═══ RECORDS SUPPLIED ═══

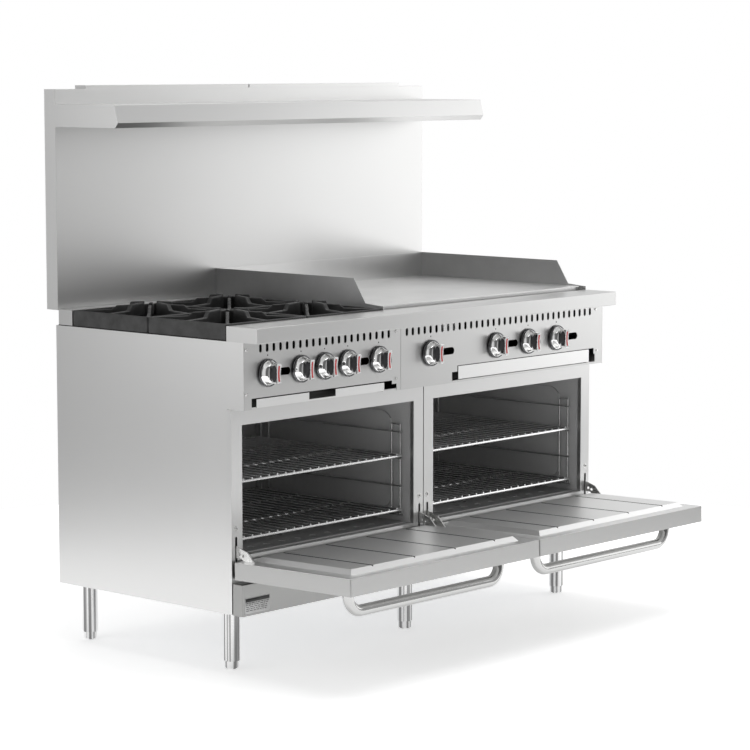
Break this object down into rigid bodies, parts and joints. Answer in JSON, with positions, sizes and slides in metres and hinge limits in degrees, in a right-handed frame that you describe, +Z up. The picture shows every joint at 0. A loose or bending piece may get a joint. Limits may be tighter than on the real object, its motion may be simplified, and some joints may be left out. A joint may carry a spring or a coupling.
{
  "type": "commercial gas range",
  "caption": "Free-standing commercial gas range with open burners, a griddle, two ovens with drop-down doors, a backguard and a high shelf, on levelling legs.",
  "frame": {"origin": "middle of the footprint at floor level, with both oven doors open", "axes": "+Z up, -Y towards the cook, +Y towards the wall and along the gas inlet, +X to the cook's right"},
  "size_m": [1.524, 1.1336, 1.536],
  "materials": {
    "stainless": "brushed stainless sheet, fine horizontal grain",
    "stainless_side": "brushed stainless sheet, fine vertical grain",
    "aluminised": "plain coated steel sheet, matte",
    "griddle_steel": "ground steel plate",
    "black_pipe": "black steel pipe",
    "brass": "machined brass",
    "cast_iron": "rough black casting",
    "chrome_wire": "bright chromed wire",
    "oven_enamel": "dark grey porcelain enamel on steel",
    "knob_chrome": "chromed zinc casting with dark sides and a red line",
    "hinge_steel": "plated pressed steel",
    "mineral_wool": "loose mineral wool"
  },
  "bodies": {
    "range_body": {"back_panel": "aluminised", "backguard": "stainless", "base_frame": "aluminised", "burner_box": "aluminised", "control_panels": "stainless", "door_springs_left": "hinge_steel", "door_springs_right": "hinge_steel", "gas_manifold": "black_pipe", "gas_valves": "brass", "griddle_burners": "aluminised", "griddle_plate": "griddle_steel", "griddle_splash": "stainless", "high_shelf": "stainless", "legs": "stainless", "open_burners": "cast_iron", "oven_burners": "cast_iron", "oven_front_frames": "stainless", "oven_insulation": "mineral_wool", "oven_liner_left": "oven_enamel", "oven_liner_right": "oven_enamel", "panel_screws": "stainless", "rack_guides": "chrome_wire", "side_panels": "stainless_side", "toe_panel": "stainless", "top_rails": "stainless"},
    "crumb_tray": {"crumb_tray": "stainless"},
    "foot_front_1": {"foot_front_1": "stainless"},
    "foot_front_2": {"foot_front_2": "stainless"},
    "foot_front_3": {"foot_front_3": "stainless"},
    "foot_rear_1": {"foot_rear_1": "stainless"},
    "foot_rear_2": {"foot_rear_2": "stainless"},
    "foot_rear_3": {"foot_rear_3": "stainless"},
    "grate_front_left": {"grate_front_left": "cast_iron"},
    "grate_front_right": {"grate_front_right": "cast_iron"},
    "grate_rear_left": {"grate_rear_left": "cast_iron"},
    "grate_rear_right": {"grate_rear_right": "cast_iron"},
    "grease_drawer": {"grease_drawer": "stainless"},
    "knob_burner_1": {"knob_burner_1": "knob_chrome"},
    "knob_burner_2": {"knob_burner_2": "knob_chrome"},
    "knob_burner_3": {"knob_burner_3": "knob_chrome"},
    "knob_burner_4": {"knob_burner_4": "knob_chrome"},
    "knob_griddle_1": {"knob_griddle_1": "knob_chrome"},
    "knob_griddle_2": {"knob_griddle_2": "knob_chrome"},
    "knob_griddle_3": {"knob_griddle_3": "knob_chrome"},
    "knob_oven_left": {"knob_oven_left": "knob_chrome"},
    "knob_oven_right": {"knob_oven_right": "knob_chrome"},
    "oven_rack_left_lower": {"oven_rack_left_lower": "chrome_wire"},
    "oven_rack_left_upper": {"oven_rack_left_upper": "chrome_wire"},
    "oven_rack_right_lower": {"oven_rack_right_lower": "chrome_wire"},
    "oven_rack_right_upper": {"oven_rack_right_upper": "chrome_wire"},
    "door_left": {"door_pan_left": "stainless", "door_inner_left": "stainless", "door_insulation_left": "mineral_wool", "door_handle_left": "stainless", "door_hinges_left": "hinge_steel"},
    "door_right": {"door_pan_right": "stainless", "door_inner_right": "stainless", "door_insulation_right": "mineral_wool", "door_handle_right": "stainless", "door_hinges_right": "hinge_steel"}
  },
  "joints": [
    {"name": "knob_burner_1_turn", "type": "hinge", "parent": "range_body", "child": "knob_burner_1", "pos_m": [-0.673, -0.2082, 0.797], "axis": [0, 1, 0], "range_deg": [0, 180]},
    {"name": "knob_burner_2_turn", "type": "hinge", "parent": "range_body", "child": "knob_burner_2", "pos_m": [-0.547, -0.2082, 0.797], "axis": [0, 1, 0], "range_deg": [0, 180]},
    {"name": "knob_burner_3_turn", "type": "hinge", "parent": "range_body", "child": "knob_burner_3", "pos_m": [-0.365, -0.2082, 0.797], "axis": [0, 1, 0], "range_deg": [0, 180]},
    {"name": "knob_burner_4_turn", "type": "hinge", "parent": "range_body", "child": "knob_burner_4", "pos_m": [-0.241, -0.2082, 0.797], "axis": [0, 1, 0], "range_deg": [0, 180]},
    {"name": "knob_griddle_1_turn", "type": "hinge", "parent": "range_body", "child": "knob_griddle_1", "pos_m": [-0.024, -0.2082, 0.797], "axis": [0, 1, 0], "range_deg": [0, 180]},
    {"name": "knob_griddle_2_turn", "type": "hinge", "parent": "range_body", "child": "knob_griddle_2", "pos_m": [0.26, -0.2082, 0.797], "axis": [0, 1, 0], "range_deg": [0, 180]},
    {"name": "knob_griddle_3_turn", "type": "hinge", "parent": "range_body", "child": "knob_griddle_3", "pos_m": [0.539, -0.2082, 0.797], "axis": [0, 1, 0], "range_deg": [0, 180]},
    {"name": "knob_oven_left_turn", "type": "hinge", "parent": "range_body", "child": "knob_oven_left", "pos_m": [-0.456, -0.2082, 0.797], "axis": [0, 1, 0], "range_deg": [0, 270]},
    {"name": "knob_oven_right_turn", "type": "hinge", "parent": "range_body", "child": "knob_oven_right", "pos_m": [0.407, -0.2082, 0.797], "axis": [0, 1, 0], "range_deg": [0, 270]},
    {"name": "door_left_swing", "type": "hinge", "parent": "range_body", "child": "door_left", "pos_m": [-0.3812, -0.1612, 0.29], "axis": [-1, 0, 0], "range_deg": [0, 88.8], "deforming": ["door_springs_left"]},
    {"name": "door_right_swing", "type": "hinge", "parent": "range_body", "child": "door_right", "pos_m": [0.3812, -0.1612, 0.29], "axis": [-1, 0, 0], "range_deg": [0, 88.8], "deforming": ["door_springs_right"]},
    {"name": "oven_rack_left_lower_slide", "type": "slide", "parent": "range_body", "child": "oven_rack_left_lower", "axis": [0, 1, 0], "range_m": [-0.38, 0]},
    {"name": "oven_rack_left_upper_slide", "type": "slide", "parent": "range_body", "child": "oven_rack_left_upper", "axis": [0, 1, 0], "range_m": [-0.38, 0]},
    {"name": "oven_rack_right_lower_slide", "type": "slide", "parent": "range_body", "child": "oven_rack_right_lower", "axis": [0, 1, 0], "range_m": [-0.38, 0]},
    {"name": "oven_rack_right_upper_slide", "type": "slide", "parent": "range_body", "child": "oven_rack_right_upper", "axis": [0, 1, 0], "range_m": [-0.38, 0]},
    {"name": "crumb_tray_slide", "type": "slide", "parent": "range_body", "child": "crumb_tray", "axis": [0, 1, 0], "range_m": [-0.5, 0]},
    {"name": "grease_drawer_slide", "type": "slide", "parent": "range_body", "child": "grease_drawer", "axis": [0, 1, 0], "range_m": [-0.42, 0]},
    {"name": "grate_front_left_lift", "type": "slide", "parent": "range_body", "child": "grate_front_left", "axis": [0, 0, 1], "range_m": [0, 0.12]},
    {"name": "grate_front_right_lift", "type": "slide", "parent": "range_body", "child": "grate_front_right", "axis": [0, 0, 1], "range_m": [0, 0.12]},
    {"name": "grate_rear_left_lift", "type": "slide", "parent": "range_body", "child": "grate_rear_left", "axis": [0, 0, 1], "range_m": [0, 0.12]},
    {"name": "grate_rear_right_lift", "type": "slide", "parent": "range_body", "child": "grate_rear_right", "axis": [0, 0, 1], "range_m": [0, 0.12]},
    {"name": "foot_front_1_level", "type": "slide", "parent": "range_body", "child": "foot_front_1", "axis": [0, 0, -1], "range_m": [0, 0.03]},
    {"name": "foot_front_2_level", "type": "slide", "parent": "range_body", "child": "foot_front_2", "axis": [0, 0, -1], "range_m": [0, 0.03]},
    {"name": "foot_front_3_level", "type": "slide", "parent": "range_body", "child": "foot_front_3", "axis": [0, 0, -1], "range_m": [0, 0.03]},
    {"name": "foot_rear_1_level", "type": "slide", "parent": "range_body", "child": "foot_rear_1", "axis": [0, 0, -1], "range_m": [0, 0.03]},
    {"name": "foot_rear_2_level", "type": "slide", "parent": "range_body", "child": "foot_rear_2", "axis": [0, 0, -1], "range_m": [0, 0.03]},
    {"name": "foot_rear_3_level", "type": "slide", "parent": "range_body", "child": "foot_rear_3", "axis": [0, 0, -1], "range_m": [0, 0.03]}
  ]
}
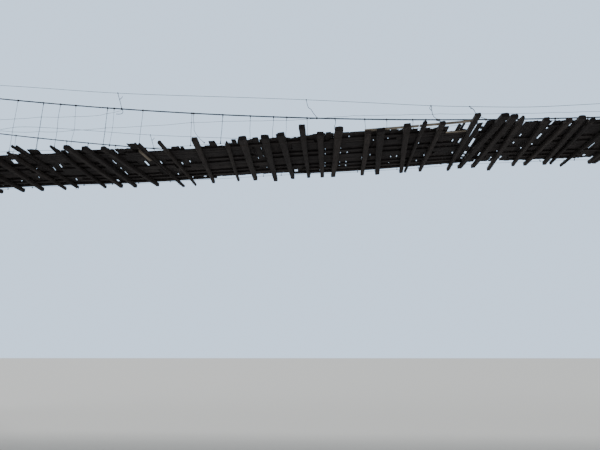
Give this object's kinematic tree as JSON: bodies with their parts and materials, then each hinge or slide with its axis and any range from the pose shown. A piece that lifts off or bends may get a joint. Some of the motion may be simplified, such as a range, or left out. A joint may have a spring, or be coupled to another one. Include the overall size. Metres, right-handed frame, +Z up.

═══

> **EXERCISE OBJECTIVE**
Find the string "handed" in the listing and return every line that holds it.

> **RESPONSE TO THIS EXERCISE**
Break this object down into rigid bodies, parts and joints. Answer in JSON, with positions, sizes and slides in metres and hinge limits in degrees, in a right-handed frame that you describe, +Z up. The picture shows every joint at 0. A loose or bending piece may get a joint. Limits may be tighter than on the real object, its motion may be simplified, and some joints may be left out. A joint may carry a spring or a coupling.
Give this object's kinematic tree as JSON: bodies with their parts and materials, then each hinge or slide with its axis and any range from the pose shown. A piece that lifts off or bends may get a joint. Some of the motion may be simplified, such as a range, or left out. A joint may have a spring, or be coupled to another one. Include the overall size. Metres, right-handed frame, +Z up.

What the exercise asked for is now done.